- What to produce -
Send back all the data below, exactly as given.

- Given material -
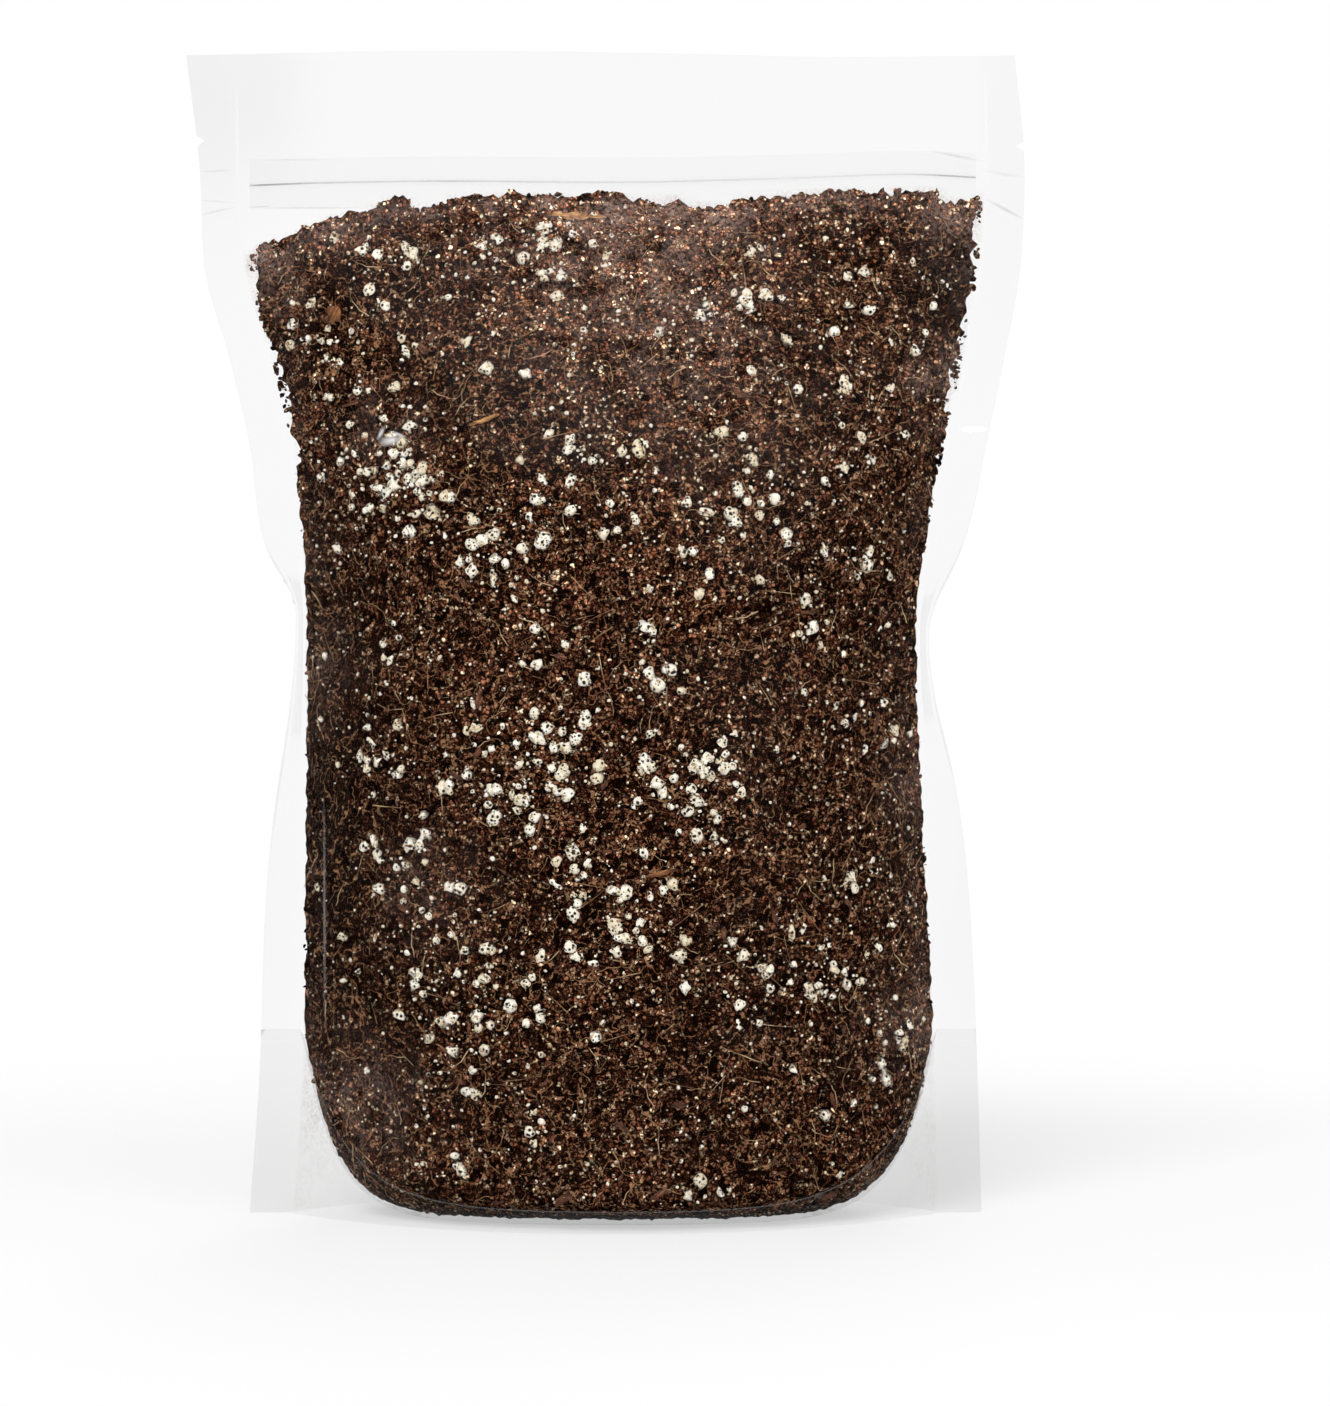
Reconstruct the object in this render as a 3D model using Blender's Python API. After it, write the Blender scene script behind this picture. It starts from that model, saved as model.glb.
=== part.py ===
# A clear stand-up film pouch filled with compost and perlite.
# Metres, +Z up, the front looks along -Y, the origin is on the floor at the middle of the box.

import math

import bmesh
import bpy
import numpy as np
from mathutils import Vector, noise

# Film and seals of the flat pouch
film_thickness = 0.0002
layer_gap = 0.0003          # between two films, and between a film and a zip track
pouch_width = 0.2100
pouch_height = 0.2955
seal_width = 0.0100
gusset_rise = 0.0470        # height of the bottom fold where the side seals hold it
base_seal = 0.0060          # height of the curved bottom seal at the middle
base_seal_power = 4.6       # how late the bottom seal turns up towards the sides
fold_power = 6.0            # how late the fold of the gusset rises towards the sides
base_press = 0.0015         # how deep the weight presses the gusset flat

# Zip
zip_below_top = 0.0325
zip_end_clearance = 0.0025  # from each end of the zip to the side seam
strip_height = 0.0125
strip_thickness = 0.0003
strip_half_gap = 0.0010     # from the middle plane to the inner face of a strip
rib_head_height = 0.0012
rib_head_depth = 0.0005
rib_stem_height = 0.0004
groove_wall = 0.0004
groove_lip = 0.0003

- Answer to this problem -
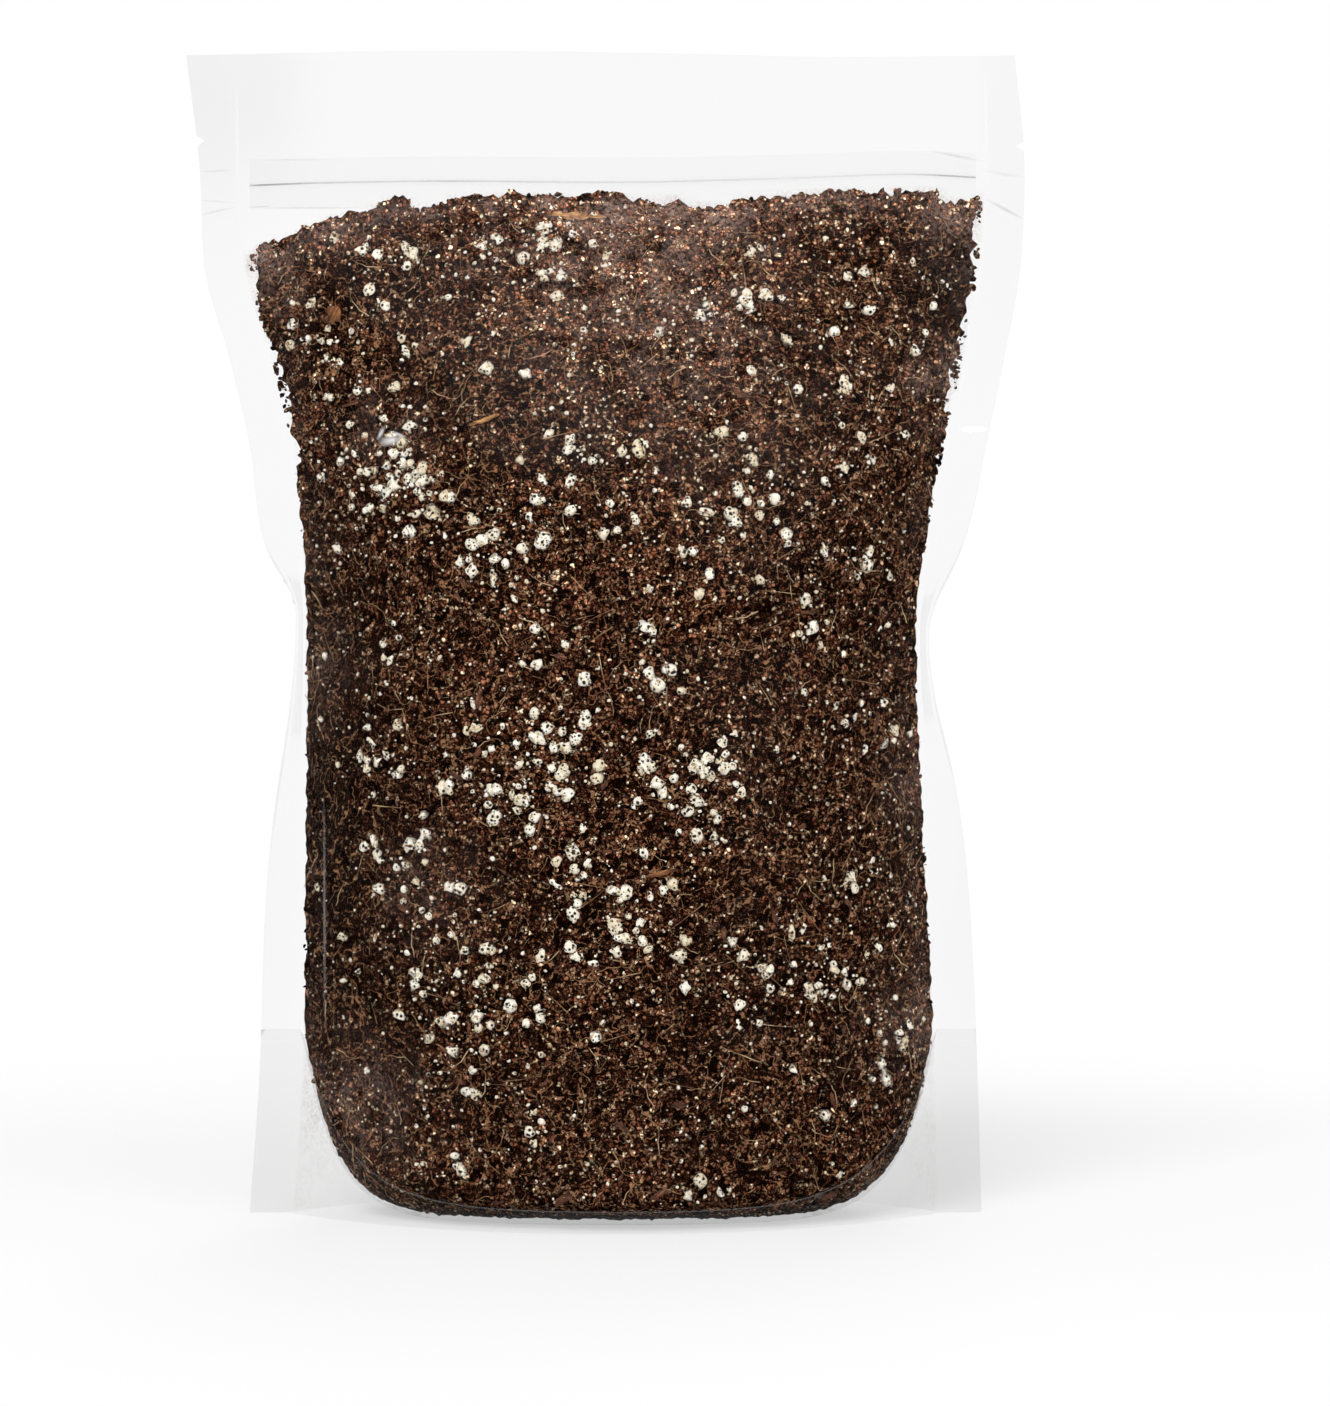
Reconstruct the object in this render as a 3D model using Blender's Python API. After it, write the Blender scene script behind this picture. It starts from that model, saved as model.glb.
=== part.py ===
# A clear stand-up film pouch filled with compost and perlite.
# Metres, +Z up, the front looks along -Y, the origin is on the floor at the middle of the box.

import math

import bmesh
import bpy
import numpy as np
from mathutils import Vector, noise

# Film and seals of the flat pouch
film_thickness = 0.0002
layer_gap = 0.0003          # between two films, and between a film and a zip track
pouch_width = 0.2100
pouch_height = 0.2955
seal_width = 0.0100
gusset_rise = 0.0470        # height of the bottom fold where the side seals hold it
base_seal = 0.0060          # height of the curved bottom seal at the middle
base_seal_power = 4.6       # how late the bottom seal turns up towards the sides
fold_power = 6.0            # how late the fold of the gusset rises towards the sides
base_press = 0.0015         # how deep the weight presses the gusset flat

# Zip
zip_below_top = 0.0325
zip_end_clearance = 0.0025  # from each end of the zip to the side seam
strip_height = 0.0125
strip_thickness = 0.0003
strip_half_gap = 0.0010     # from the middle plane to the inner face of a strip
rib_head_height = 0.0012
rib_head_depth = 0.0005
rib_stem_height = 0.0004
groove_wall = 0.0004
groove_lip = 0.0003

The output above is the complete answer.